Mank spun to his feet, his gun tracking the shadows, every sense screaming on overdrive. She was moving around him, too fast to follow, he half saw the phantom after-burn of her passing - nothing could move that fast - it was impossible.
He sprinted back up the slope of the roof, firing behind him, leaping forward the last few feet, firing again as he hit the ground.
As he fled across the roofs her voice mocked him from every shadow.
'That was terribly unwise, Mathias. Does poppet wish to play?' She was everywhere and nowhere. Toying with him. Prolonging the game.
He twisted as he ran, tattooing the shadows with plasma fire - the heavens were illuminated as a concussion wave of explosions ripped the roofs apart, fire engulfing his wake. He used every trick he knew, cannoning off chimneys, somersaulting sideways, ricocheting off boundary walls. He moved through the air with preternatural agility, hitting the ground and rebounding into spiral leaps, lacing the air around him with an orgy of hell fire.
She appeared like a ghost in front of him, her pale face floating in darkness, her lips spread in a crimson smile. She vanished before he could aim and fire, only to appear to his left, his right - she seemed to know his every move before he made it.

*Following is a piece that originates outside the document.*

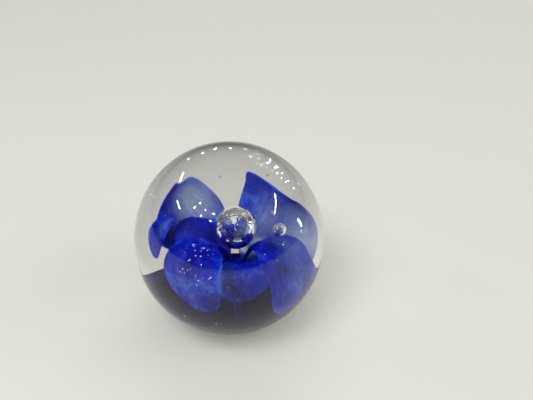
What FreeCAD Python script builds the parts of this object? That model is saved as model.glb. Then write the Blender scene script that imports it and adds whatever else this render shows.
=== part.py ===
import FreeCAD, Part
import math
import os

import Sketcher
from FreeCAD import Placement, Rotation, Vector

# A glass flower paperweight: a clear ball with a flat polished base, and sealed inside it
# a dark ground, a stem, a throat and seven blue petals round one large bubble.
# The origin is the centre of the base and +Z points up. All sizes are millimetres.
# A "lift" is a height above the centre of the ball, so a lift below the centre is negative.

SIZES = {
    # Clear ball: a slightly tall ellipsoid, cut flat below its centre.
    "ball_half_width": 39.0,
    "ball_half_height": 40.2,
    "ball_base_drop": 37.0,
    "ball_base_ease": 0.8,
    # Dark ground: a shallow dish on a body that keeps an even distance from the ball's skin.
    "ground_radius": 31.6,
    "ground_rim_radius": 24.1,
    "ground_dish_depth": 3.1,
    "ground_rim_ease": 0.6,
    # The flower stands a little to the right of the ball's own axis.
    "flower_offset": 1.5,
    "throat_lift": -10.0,
    "throat_mouth_radius": 3.2,
    "throat_mouth_lift": -8.6,
    "throat_wall": 0.7,
    "throat_hollow_depth": 3.6,
    "stem_top_radius": 1.5,
    "stem_top_lift": -13.6,
    "stem_foot_radius": 0.8,
    "stem_foot_lift": -24.6,
    # Petals: lens-shaped in section, thickest on the centre line.
    "petal_thickness": 1.0,
    "petal_start_distance": 4.4,
    "petal_claw_power": 1.25,
    "petal_claw_half_width": 0.9,
    # The large bubble over the throat, one small bubble and three seed bubbles are voids.
    "bubble_radius": 5.6,
    "bubble_right": 1.9,
    "bubble_lift": 4.4,
    "small_bubble_radius": 2.1,
    "small_bubble_right": 14.8,
    "small_bubble_back": -4.3,
    "small_bubble_lift": 5.9,
    "seed_radius": 0.5,
    "seed_a_right": -2.3,
    "seed_a_back": -0.9,
    "seed_a_lift": 26.3,
    "seed_b_right": 12.3,
    "seed_b_back": 4.7,
    "seed_b_lift": 21.0,
    "seed_c_right": 14.0,
    "seed_c_back": -7.3,
    "seed_c_lift": 15.3,
}

# Petals come in two kinds. An arching petal climbs to its rise, runs out level and falls to
# its tip. A rising petal leaves the throat level, swings out and climbs to its tip. Azimuths
# are counted from +X towards +Y, reaches from the flower's axis and lifts from the ball's
# centre. "swell" is how far a petal swings out before its tip, as a share of its reach, and
# "climb" is the share of its height that a rising petal has gained by then.
ARCHING_BOW = 0.25
RISING_BOW = 0.4
RISING_LAG = 0.6


def arching(azimuth, turn, roll, reach, swell, rise, tip_lift, half_width, tip_power=0.5):
    """The control points and blade of an arching petal."""
    return {
        "azimuth": azimuth, "turn": turn, "roll": roll,
        "bow_reach": ARCHING_BOW * reach, "bow_lift": rise,
        "crest_reach": swell * reach, "crest_lift": rise,
        "tip_reach": reach, "tip_lift": tip_lift,
        "half_width": half_width, "widest_at": 0.7, "tip_power": tip_power, "cup": 0.15,
    }


def rising(azimuth, turn, roll, reach, swell, climb, tip_lift, half_width):
    """The control points and blade of a rising petal."""
    throat_lift = SIZES["throat_lift"]
    height = tip_lift - throat_lift
    return {
        "azimuth": azimuth, "turn": turn, "roll": roll,
        "bow_reach": RISING_BOW * reach, "bow_lift": throat_lift + (climb - RISING_LAG) * height,
        "crest_reach": swell * reach, "crest_lift": throat_lift + climb * height,
        "tip_reach": reach, "tip_lift": tip_lift,
        "half_width": half_width, "widest_at": 0.55, "tip_power": 0.6, "cup": 0.05,
    }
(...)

At last Mank's gun dry-clicked on an empty chamber. He threw the revolver aside, heading for a gap between roofs - accelerating as he prepared to fling himself across the abyss.
She took him then - he felt as though he'd been hit by a runaway shuttle, his body battered sideways by the force of the impact. He collided with a boundary wall and punched right through it, hitting the ground with bone-jarring force.
Mank tried to rise but she was on him in an instant, crushing him to the ground, one hand clamped around his throat.
He stared up at her. The eyes that stared down at him were cold as burnt-out stars. There was a madness in them, a depthless insanity. Was this the price of immortality? He tried to smile but his muscles had frozen his face into a mask of fear.
'I had to try,' he whispered.
She pressed her face close, her lips almost brushing his. 'I am the face of your childhood nightmares, Mathias,' she hissed, 'I am the dreaming terror of your species. Who art thou to defy the will of a god?' Her fingers tightened around his throat and Mank felt his consciousness begin to slip away, the blood pounding furiously against his temples. 'There are a thousand things worse than death,' he heard her say from the far end of a darkening tunnel.
He tried to speak but could not. He felt a sense of floating detachment, as the life was slowly, almost gently, squeezed out of him.
'Yes,' she whispered in his ear, 'all fear ends when the heart stops beating. I see your destiny, Thomas Mathias; it is laced with irony. It amuses me to let you live.'
She kissed him, released his throat, and was gone in that instant.
It took him a while to realise he was alone.
Shakily Mank got to his feet.
Why had she spared him? Why was he still alive?
He staggered back across the roof, seeking the quickest way down to street level. He still couldn't believe he'd been spared. Was it because he'd resisted her? Was she leaving him alive to spread her legend?
He shook his head, there was a one in a million chance of coming up against Lady Desdemona and surviving the encounter, yet somehow, miraculously, he'd beaten those odds.
He grinned. He'd build a new crew from scratch - he'd start again, better than before. He was getting sloppy. Tonight it had almost cost him his life. After he'd dealt with that traitor, Abdul Q, he'd build a sanction crew that would shake this city to its sordid foundations. He'd survived an encounter with Lady Desdemona; he was practically an immortal himself.
Preoccupied with thoughts of tonight's miraculous escape, Mank didn't see the crab mines scuttling out of the shadows to lie like innocuous pebbles in his path.
When he stepped on one he instantly recognised that sterile little click as the mine armed itself. There was time for a final quirky thought, 'she always gets the last laugh!' before his world was abruptly torn apart.